AIM OF THE EXERCISE: Copy out every line in which the string "joints" occurs.
[start]
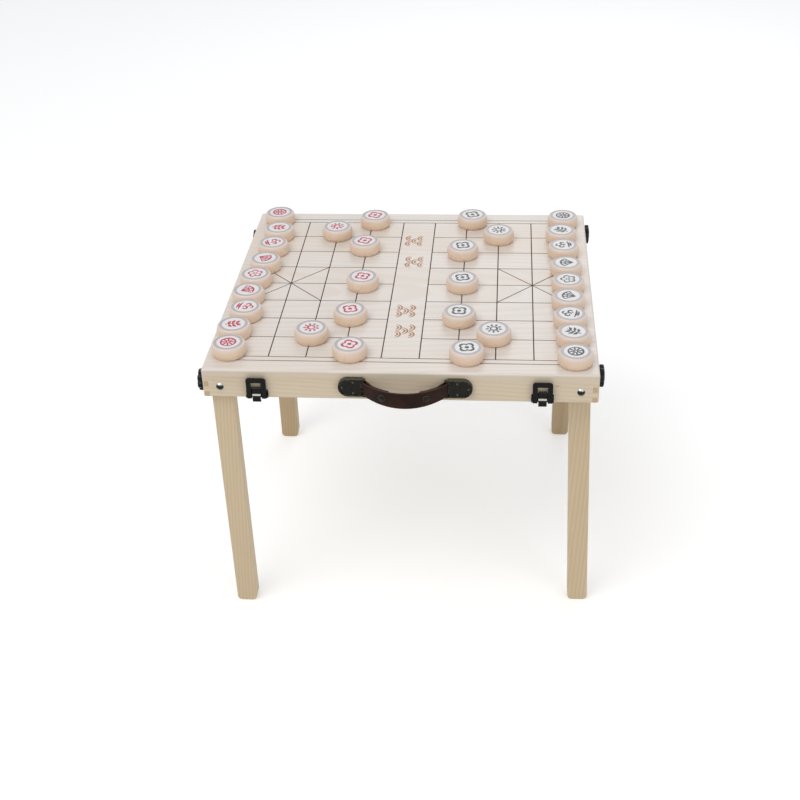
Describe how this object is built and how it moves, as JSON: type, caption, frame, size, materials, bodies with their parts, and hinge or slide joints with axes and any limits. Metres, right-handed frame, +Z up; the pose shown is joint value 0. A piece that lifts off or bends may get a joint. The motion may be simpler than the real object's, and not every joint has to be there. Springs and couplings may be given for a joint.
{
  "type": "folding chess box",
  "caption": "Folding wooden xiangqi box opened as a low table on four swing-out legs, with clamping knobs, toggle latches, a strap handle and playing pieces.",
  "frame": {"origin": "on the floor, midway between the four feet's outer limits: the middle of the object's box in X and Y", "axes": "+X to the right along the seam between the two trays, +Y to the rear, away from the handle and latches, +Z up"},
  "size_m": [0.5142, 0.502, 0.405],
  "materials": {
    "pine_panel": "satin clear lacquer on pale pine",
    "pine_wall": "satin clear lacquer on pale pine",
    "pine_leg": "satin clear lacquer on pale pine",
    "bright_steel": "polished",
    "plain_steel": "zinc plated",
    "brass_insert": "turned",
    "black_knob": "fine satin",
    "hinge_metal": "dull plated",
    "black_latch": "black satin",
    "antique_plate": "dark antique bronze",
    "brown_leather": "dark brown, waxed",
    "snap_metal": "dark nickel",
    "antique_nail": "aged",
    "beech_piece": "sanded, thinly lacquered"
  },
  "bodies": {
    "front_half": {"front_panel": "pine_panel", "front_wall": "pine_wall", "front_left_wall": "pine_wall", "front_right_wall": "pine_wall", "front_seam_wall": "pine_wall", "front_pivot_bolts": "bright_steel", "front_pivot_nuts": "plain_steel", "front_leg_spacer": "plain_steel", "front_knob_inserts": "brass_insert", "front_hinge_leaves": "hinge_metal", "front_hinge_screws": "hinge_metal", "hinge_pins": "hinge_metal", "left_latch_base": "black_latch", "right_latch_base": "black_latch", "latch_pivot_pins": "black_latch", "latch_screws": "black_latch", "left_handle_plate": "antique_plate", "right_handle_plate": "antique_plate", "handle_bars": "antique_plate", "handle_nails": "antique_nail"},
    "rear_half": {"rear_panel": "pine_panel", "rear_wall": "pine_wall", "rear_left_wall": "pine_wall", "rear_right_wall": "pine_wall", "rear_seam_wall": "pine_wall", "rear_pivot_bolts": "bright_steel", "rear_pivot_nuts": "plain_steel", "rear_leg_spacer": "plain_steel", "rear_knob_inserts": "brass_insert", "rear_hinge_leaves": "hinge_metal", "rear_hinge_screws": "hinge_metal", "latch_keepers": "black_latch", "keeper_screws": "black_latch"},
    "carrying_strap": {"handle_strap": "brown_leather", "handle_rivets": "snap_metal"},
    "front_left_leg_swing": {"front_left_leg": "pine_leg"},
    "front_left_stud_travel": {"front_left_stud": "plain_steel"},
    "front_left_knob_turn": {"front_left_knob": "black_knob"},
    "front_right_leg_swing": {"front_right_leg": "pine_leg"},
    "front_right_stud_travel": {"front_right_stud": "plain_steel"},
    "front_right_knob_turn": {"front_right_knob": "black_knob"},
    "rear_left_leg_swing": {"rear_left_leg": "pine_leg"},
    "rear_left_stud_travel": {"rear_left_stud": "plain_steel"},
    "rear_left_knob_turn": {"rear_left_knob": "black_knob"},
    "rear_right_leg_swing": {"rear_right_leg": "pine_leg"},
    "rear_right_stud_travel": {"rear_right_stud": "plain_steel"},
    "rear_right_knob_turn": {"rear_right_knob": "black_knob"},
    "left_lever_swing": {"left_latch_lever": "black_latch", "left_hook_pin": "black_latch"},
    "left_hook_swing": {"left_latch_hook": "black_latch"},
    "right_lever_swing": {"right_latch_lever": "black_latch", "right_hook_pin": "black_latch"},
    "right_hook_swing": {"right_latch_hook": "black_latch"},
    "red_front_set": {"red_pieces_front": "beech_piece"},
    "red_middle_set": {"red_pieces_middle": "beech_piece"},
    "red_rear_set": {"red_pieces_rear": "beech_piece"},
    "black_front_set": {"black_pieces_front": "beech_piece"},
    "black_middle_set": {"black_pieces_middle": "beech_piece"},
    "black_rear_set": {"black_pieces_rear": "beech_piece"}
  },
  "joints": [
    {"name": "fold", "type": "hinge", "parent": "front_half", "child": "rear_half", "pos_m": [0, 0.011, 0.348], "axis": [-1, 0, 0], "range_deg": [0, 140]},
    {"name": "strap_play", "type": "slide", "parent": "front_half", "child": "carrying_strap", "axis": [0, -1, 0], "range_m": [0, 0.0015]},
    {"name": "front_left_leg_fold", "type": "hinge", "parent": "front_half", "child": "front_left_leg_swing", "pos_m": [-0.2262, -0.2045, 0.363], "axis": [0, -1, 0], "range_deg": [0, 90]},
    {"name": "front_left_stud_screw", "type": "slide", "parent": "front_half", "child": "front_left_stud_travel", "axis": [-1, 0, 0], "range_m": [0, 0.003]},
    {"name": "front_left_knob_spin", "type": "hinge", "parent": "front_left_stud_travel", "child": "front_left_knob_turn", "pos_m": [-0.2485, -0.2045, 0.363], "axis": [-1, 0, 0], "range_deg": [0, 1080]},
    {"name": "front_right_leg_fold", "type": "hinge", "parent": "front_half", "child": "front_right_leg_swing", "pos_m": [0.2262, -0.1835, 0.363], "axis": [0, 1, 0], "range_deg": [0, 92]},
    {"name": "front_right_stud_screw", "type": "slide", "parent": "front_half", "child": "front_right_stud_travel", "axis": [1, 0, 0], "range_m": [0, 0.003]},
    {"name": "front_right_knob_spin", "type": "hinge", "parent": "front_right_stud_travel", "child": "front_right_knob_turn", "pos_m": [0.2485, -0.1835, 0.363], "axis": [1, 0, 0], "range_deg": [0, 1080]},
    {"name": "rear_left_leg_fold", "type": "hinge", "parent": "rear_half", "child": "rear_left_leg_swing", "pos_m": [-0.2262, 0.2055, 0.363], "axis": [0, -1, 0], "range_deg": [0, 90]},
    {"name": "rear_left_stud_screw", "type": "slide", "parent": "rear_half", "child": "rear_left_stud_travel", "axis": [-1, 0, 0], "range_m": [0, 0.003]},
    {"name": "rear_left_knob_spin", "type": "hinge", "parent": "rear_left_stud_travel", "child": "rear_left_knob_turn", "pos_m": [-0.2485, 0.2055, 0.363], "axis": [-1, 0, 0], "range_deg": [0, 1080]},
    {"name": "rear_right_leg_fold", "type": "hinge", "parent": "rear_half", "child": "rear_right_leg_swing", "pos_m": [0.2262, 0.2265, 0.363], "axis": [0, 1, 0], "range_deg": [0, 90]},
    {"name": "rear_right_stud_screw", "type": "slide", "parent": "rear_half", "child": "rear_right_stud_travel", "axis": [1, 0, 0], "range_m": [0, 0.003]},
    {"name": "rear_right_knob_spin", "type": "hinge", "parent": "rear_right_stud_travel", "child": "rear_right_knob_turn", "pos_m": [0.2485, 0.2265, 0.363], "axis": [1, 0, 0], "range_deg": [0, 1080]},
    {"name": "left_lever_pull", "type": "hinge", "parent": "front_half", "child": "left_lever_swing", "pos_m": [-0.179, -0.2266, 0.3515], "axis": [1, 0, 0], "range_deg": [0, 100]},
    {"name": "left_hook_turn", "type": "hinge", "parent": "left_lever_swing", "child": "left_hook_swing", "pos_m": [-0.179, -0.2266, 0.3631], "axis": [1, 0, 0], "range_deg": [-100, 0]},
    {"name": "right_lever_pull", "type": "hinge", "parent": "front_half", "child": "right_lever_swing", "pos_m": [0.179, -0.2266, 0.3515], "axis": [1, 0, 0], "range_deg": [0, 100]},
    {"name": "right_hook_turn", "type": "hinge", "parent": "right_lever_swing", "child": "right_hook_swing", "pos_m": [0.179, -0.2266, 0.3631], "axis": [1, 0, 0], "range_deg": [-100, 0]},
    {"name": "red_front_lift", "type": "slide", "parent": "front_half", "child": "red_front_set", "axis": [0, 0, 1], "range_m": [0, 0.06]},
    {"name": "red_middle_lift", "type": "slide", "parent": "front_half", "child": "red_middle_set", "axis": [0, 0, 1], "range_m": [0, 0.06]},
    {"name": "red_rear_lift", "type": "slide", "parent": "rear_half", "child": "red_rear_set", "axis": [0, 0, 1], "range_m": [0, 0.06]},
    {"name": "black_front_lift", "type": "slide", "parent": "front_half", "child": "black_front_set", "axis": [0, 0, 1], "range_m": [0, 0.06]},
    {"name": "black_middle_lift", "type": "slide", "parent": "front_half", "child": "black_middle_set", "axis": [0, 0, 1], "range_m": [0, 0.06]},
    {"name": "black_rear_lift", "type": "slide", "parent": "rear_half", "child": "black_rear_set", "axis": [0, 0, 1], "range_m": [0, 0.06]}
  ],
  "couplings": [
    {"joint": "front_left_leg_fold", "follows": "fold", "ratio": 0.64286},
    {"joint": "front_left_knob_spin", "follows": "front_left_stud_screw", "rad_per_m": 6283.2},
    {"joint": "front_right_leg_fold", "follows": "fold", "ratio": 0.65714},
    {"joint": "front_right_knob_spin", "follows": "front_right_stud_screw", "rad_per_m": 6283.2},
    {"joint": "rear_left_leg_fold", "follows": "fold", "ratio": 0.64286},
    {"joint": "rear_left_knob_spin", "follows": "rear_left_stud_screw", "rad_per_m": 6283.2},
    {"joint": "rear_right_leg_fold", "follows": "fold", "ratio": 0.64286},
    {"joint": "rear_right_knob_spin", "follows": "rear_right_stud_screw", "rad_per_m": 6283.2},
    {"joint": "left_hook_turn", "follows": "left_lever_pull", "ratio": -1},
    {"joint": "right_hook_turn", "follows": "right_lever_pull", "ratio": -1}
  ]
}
[end]
FULL RESPONSE:
Describe how this object is built and how it moves, as JSON: type, caption, frame, size, materials, bodies with their parts, and hinge or slide joints with axes and any limits. Metres, right-handed frame, +Z up; the pose shown is joint value 0. A piece that lifts off or bends may get a joint. The motion may be simpler than the real object's, and not every joint has to be there. Springs and couplings may be given for a joint.
  "joints": [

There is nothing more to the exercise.